Print every entry word for word, but omit the pictures.

--------------------

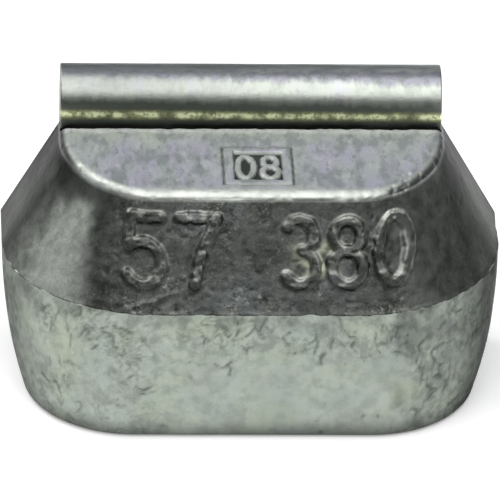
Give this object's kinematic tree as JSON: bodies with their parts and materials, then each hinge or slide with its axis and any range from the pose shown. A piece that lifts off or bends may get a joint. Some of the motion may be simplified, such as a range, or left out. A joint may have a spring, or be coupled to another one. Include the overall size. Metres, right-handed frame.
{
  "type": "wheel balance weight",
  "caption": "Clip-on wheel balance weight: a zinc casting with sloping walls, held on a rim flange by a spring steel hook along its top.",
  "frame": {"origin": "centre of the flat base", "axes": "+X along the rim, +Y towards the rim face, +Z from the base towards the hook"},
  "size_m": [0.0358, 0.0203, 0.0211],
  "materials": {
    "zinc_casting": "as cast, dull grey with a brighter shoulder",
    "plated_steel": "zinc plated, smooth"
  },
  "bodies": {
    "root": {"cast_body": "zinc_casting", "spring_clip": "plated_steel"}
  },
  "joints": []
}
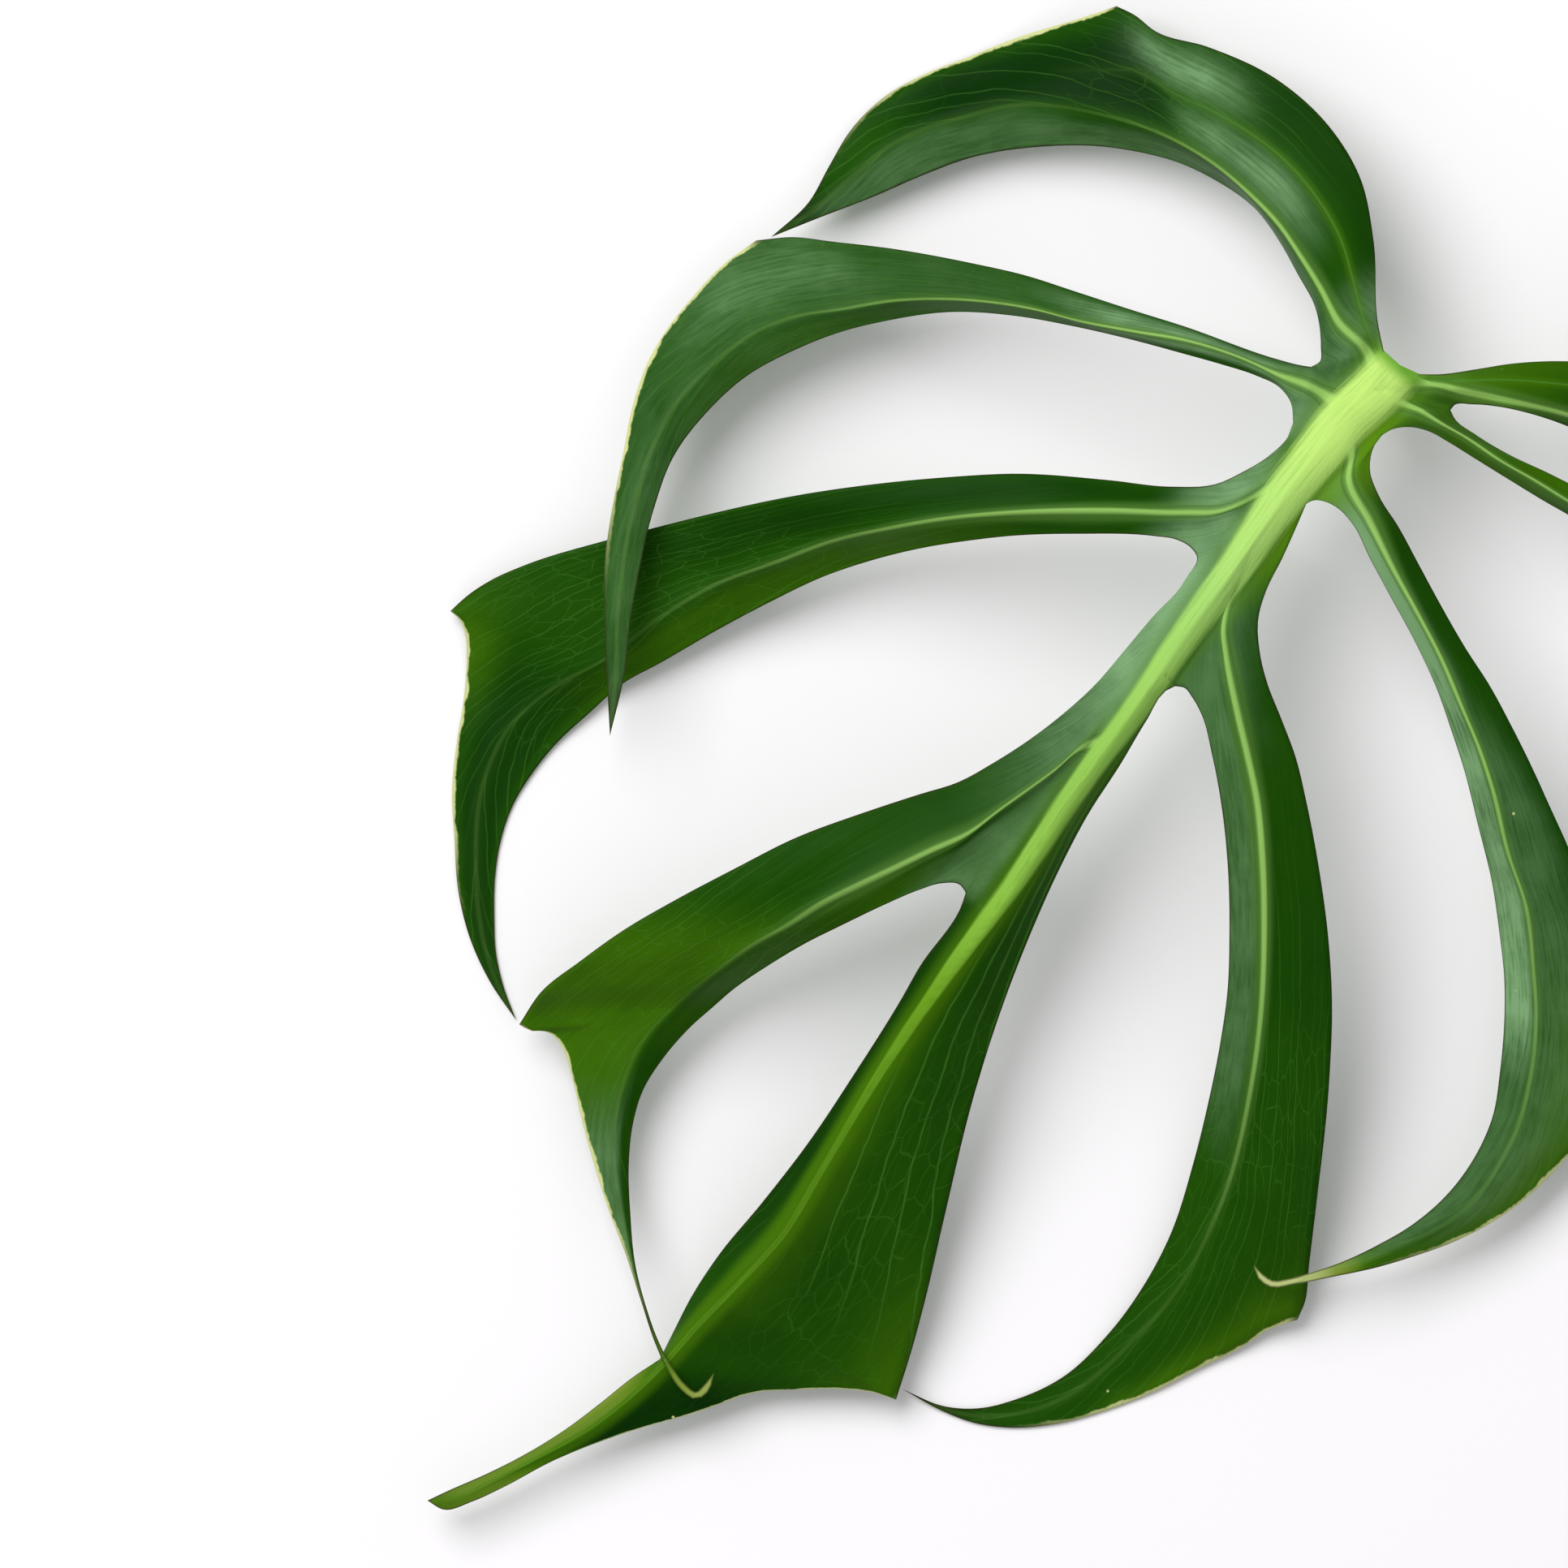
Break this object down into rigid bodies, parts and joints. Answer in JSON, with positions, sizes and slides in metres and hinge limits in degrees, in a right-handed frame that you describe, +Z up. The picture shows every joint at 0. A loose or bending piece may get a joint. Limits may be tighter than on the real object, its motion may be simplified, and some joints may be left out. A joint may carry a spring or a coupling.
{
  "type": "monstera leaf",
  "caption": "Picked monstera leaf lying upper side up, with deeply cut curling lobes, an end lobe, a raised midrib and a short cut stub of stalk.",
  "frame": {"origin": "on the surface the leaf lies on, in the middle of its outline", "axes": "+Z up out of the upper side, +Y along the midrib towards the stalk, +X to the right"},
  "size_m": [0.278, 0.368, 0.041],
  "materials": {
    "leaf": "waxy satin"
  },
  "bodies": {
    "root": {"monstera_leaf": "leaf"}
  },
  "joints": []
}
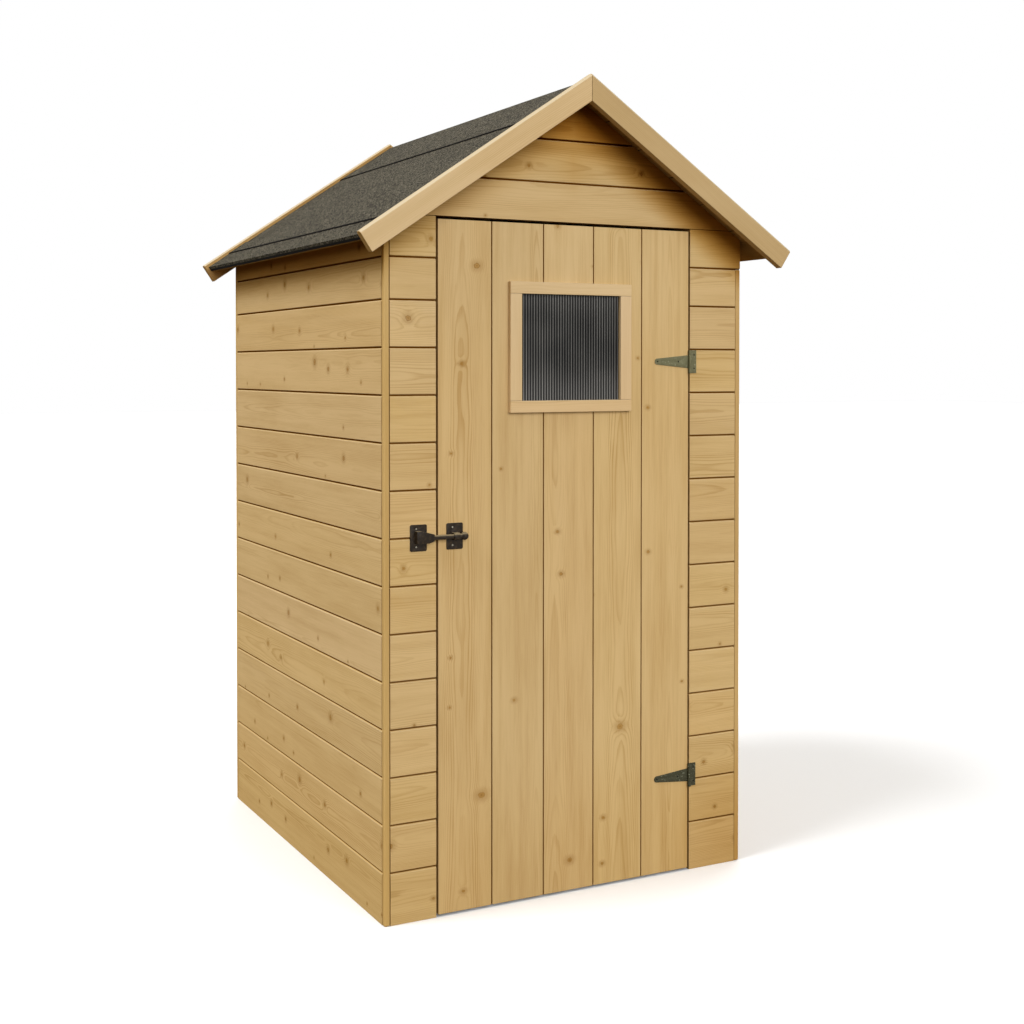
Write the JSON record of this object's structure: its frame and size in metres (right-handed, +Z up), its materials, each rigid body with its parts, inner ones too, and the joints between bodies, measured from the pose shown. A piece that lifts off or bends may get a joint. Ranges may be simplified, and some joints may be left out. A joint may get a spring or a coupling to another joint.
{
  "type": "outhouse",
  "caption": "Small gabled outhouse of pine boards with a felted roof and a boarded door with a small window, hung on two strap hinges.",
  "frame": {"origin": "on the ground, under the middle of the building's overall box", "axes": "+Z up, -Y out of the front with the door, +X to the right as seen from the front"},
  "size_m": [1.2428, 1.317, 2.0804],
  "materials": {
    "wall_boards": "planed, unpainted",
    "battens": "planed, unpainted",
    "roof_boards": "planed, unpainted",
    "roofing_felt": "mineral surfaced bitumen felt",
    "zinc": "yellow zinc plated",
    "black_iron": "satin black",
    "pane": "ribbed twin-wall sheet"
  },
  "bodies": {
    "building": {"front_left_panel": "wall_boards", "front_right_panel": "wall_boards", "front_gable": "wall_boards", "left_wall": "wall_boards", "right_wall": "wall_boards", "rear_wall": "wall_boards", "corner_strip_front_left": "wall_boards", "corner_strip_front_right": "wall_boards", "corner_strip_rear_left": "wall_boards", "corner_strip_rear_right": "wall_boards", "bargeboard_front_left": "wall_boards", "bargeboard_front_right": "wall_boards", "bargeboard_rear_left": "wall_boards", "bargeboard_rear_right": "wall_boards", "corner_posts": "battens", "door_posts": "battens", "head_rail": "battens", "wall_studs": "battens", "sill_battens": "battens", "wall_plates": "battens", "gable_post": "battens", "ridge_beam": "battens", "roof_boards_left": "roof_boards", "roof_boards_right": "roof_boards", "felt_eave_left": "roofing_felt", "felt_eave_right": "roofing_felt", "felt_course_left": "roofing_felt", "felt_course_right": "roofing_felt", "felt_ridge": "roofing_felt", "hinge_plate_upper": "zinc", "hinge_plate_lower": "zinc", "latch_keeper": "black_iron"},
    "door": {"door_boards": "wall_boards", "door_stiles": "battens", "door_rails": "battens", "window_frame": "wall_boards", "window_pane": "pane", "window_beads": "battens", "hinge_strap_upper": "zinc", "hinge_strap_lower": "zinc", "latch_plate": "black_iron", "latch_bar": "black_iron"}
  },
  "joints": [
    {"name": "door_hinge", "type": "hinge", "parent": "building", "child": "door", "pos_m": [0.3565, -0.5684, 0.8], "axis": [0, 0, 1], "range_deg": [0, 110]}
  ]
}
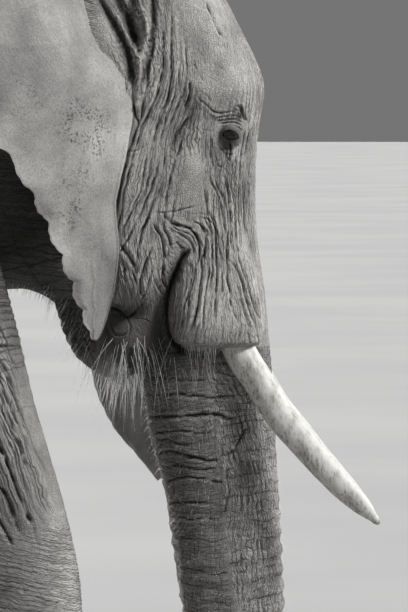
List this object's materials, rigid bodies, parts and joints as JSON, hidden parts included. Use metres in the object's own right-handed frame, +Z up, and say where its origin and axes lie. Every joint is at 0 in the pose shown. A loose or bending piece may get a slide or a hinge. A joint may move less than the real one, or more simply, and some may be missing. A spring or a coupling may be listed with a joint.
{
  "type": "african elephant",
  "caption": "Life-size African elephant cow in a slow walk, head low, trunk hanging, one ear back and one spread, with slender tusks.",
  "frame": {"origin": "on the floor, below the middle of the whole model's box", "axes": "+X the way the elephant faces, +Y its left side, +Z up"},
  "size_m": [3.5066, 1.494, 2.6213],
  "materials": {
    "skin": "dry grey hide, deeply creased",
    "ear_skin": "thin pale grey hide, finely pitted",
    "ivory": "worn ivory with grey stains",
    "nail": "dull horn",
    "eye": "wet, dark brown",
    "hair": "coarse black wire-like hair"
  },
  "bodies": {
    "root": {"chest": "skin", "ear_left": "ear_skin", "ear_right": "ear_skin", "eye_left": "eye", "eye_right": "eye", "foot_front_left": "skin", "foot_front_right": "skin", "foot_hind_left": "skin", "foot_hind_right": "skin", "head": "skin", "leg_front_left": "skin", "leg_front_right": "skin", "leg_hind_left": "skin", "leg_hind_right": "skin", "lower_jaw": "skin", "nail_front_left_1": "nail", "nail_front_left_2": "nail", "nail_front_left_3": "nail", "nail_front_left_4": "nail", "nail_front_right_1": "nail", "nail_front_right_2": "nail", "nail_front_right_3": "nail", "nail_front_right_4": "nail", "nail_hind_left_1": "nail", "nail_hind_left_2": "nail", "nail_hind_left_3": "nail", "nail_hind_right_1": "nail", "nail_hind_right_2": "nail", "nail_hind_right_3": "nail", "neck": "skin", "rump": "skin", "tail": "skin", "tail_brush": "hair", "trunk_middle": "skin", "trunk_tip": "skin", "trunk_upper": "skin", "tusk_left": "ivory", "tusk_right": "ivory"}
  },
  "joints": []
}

--------------------

Solution to this task
Give this object's kinematic tree as JSON: bodies with their parts and materials, then each hinge or slide with its axis and any range from the pose shown. A piece that lifts off or bends may get a joint. Some of the motion may be simplified, such as a range, or left out. A joint may have a spring, or be coupled to another one. Include the overall size. Metres, right-handed frame.
{
  "type": "wheel balance weight",
  "caption": "Clip-on wheel balance weight: a zinc casting with sloping walls, held on a rim flange by a spring steel hook along its top.",
  "frame": {"origin": "centre of the flat base", "axes": "+X along the rim, +Y towards the rim face, +Z from the base towards the hook"},
  "size_m": [0.0358, 0.0203, 0.0211],
  "materials": {
    "zinc_casting": "as cast, dull grey with a brighter shoulder",
    "plated_steel": "zinc plated, smooth"
  },
  "bodies": {
    "root": {"cast_body": "zinc_casting", "spring_clip": "plated_steel"}
  },
  "joints": []
}
Break this object down into rigid bodies, parts and joints. Answer in JSON, with positions, sizes and slides in metres and hinge limits in degrees, in a right-handed frame that you describe, +Z up. The picture shows every joint at 0. A loose or bending piece may get a joint. Limits may be tighter than on the real object, its motion may be simplified, and some joints may be left out. A joint may carry a spring or a coupling.
{
  "type": "monstera leaf",
  "caption": "Picked monstera leaf lying upper side up, with deeply cut curling lobes, an end lobe, a raised midrib and a short cut stub of stalk.",
  "frame": {"origin": "on the surface the leaf lies on, in the middle of its outline", "axes": "+Z up out of the upper side, +Y along the midrib towards the stalk, +X to the right"},
  "size_m": [0.278, 0.368, 0.041],
  "materials": {
    "leaf": "waxy satin"
  },
  "bodies": {
    "root": {"monstera_leaf": "leaf"}
  },
  "joints": []
}
Write the JSON record of this object's structure: its frame and size in metres (right-handed, +Z up), its materials, each rigid body with its parts, inner ones too, and the joints between bodies, measured from the pose shown. A piece that lifts off or bends may get a joint. Ranges may be simplified, and some joints may be left out. A joint may get a spring or a coupling to another joint.
{
  "type": "outhouse",
  "caption": "Small gabled outhouse of pine boards with a felted roof and a boarded door with a small window, hung on two strap hinges.",
  "frame": {"origin": "on the ground, under the middle of the building's overall box", "axes": "+Z up, -Y out of the front with the door, +X to the right as seen from the front"},
  "size_m": [1.2428, 1.317, 2.0804],
  "materials": {
    "wall_boards": "planed, unpainted",
    "battens": "planed, unpainted",
    "roof_boards": "planed, unpainted",
    "roofing_felt": "mineral surfaced bitumen felt",
    "zinc": "yellow zinc plated",
    "black_iron": "satin black",
    "pane": "ribbed twin-wall sheet"
  },
  "bodies": {
    "building": {"front_left_panel": "wall_boards", "front_right_panel": "wall_boards", "front_gable": "wall_boards", "left_wall": "wall_boards", "right_wall": "wall_boards", "rear_wall": "wall_boards", "corner_strip_front_left": "wall_boards", "corner_strip_front_right": "wall_boards", "corner_strip_rear_left": "wall_boards", "corner_strip_rear_right": "wall_boards", "bargeboard_front_left": "wall_boards", "bargeboard_front_right": "wall_boards", "bargeboard_rear_left": "wall_boards", "bargeboard_rear_right": "wall_boards", "corner_posts": "battens", "door_posts": "battens", "head_rail": "battens", "wall_studs": "battens", "sill_battens": "battens", "wall_plates": "battens", "gable_post": "battens", "ridge_beam": "battens", "roof_boards_left": "roof_boards", "roof_boards_right": "roof_boards", "felt_eave_left": "roofing_felt", "felt_eave_right": "roofing_felt", "felt_course_left": "roofing_felt", "felt_course_right": "roofing_felt", "felt_ridge": "roofing_felt", "hinge_plate_upper": "zinc", "hinge_plate_lower": "zinc", "latch_keeper": "black_iron"},
    "door": {"door_boards": "wall_boards", "door_stiles": "battens", "door_rails": "battens", "window_frame": "wall_boards", "window_pane": "pane", "window_beads": "battens", "hinge_strap_upper": "zinc", "hinge_strap_lower": "zinc", "latch_plate": "black_iron", "latch_bar": "black_iron"}
  },
  "joints": [
    {"name": "door_hinge", "type": "hinge", "parent": "building", "child": "door", "pos_m": [0.3565, -0.5684, 0.8], "axis": [0, 0, 1], "range_deg": [0, 110]}
  ]
}
List this object's materials, rigid bodies, parts and joints as JSON, hidden parts included. Use metres in the object's own right-handed frame, +Z up, and say where its origin and axes lie. Every joint is at 0 in the pose shown. A loose or bending piece may get a slide or a hinge. A joint may move less than the real one, or more simply, and some may be missing. A spring or a coupling may be listed with a joint.
{
  "type": "african elephant",
  "caption": "Life-size African elephant cow in a slow walk, head low, trunk hanging, one ear back and one spread, with slender tusks.",
  "frame": {"origin": "on the floor, below the middle of the whole model's box", "axes": "+X the way the elephant faces, +Y its left side, +Z up"},
  "size_m": [3.5066, 1.494, 2.6213],
  "materials": {
    "skin": "dry grey hide, deeply creased",
    "ear_skin": "thin pale grey hide, finely pitted",
    "ivory": "worn ivory with grey stains",
    "nail": "dull horn",
    "eye": "wet, dark brown",
    "hair": "coarse black wire-like hair"
  },
  "bodies": {
    "root": {"chest": "skin", "ear_left": "ear_skin", "ear_right": "ear_skin", "eye_left": "eye", "eye_right": "eye", "foot_front_left": "skin", "foot_front_right": "skin", "foot_hind_left": "skin", "foot_hind_right": "skin", "head": "skin", "leg_front_left": "skin", "leg_front_right": "skin", "leg_hind_left": "skin", "leg_hind_right": "skin", "lower_jaw": "skin", "nail_front_left_1": "nail", "nail_front_left_2": "nail", "nail_front_left_3": "nail", "nail_front_left_4": "nail", "nail_front_right_1": "nail", "nail_front_right_2": "nail", "nail_front_right_3": "nail", "nail_front_right_4": "nail", "nail_hind_left_1": "nail", "nail_hind_left_2": "nail", "nail_hind_left_3": "nail", "nail_hind_right_1": "nail", "nail_hind_right_2": "nail", "nail_hind_right_3": "nail", "neck": "skin", "rump": "skin", "tail": "skin", "tail_brush": "hair", "trunk_middle": "skin", "trunk_tip": "skin", "trunk_upper": "skin", "tusk_left": "ivory", "tusk_right": "ivory"}
  },
  "joints": []
}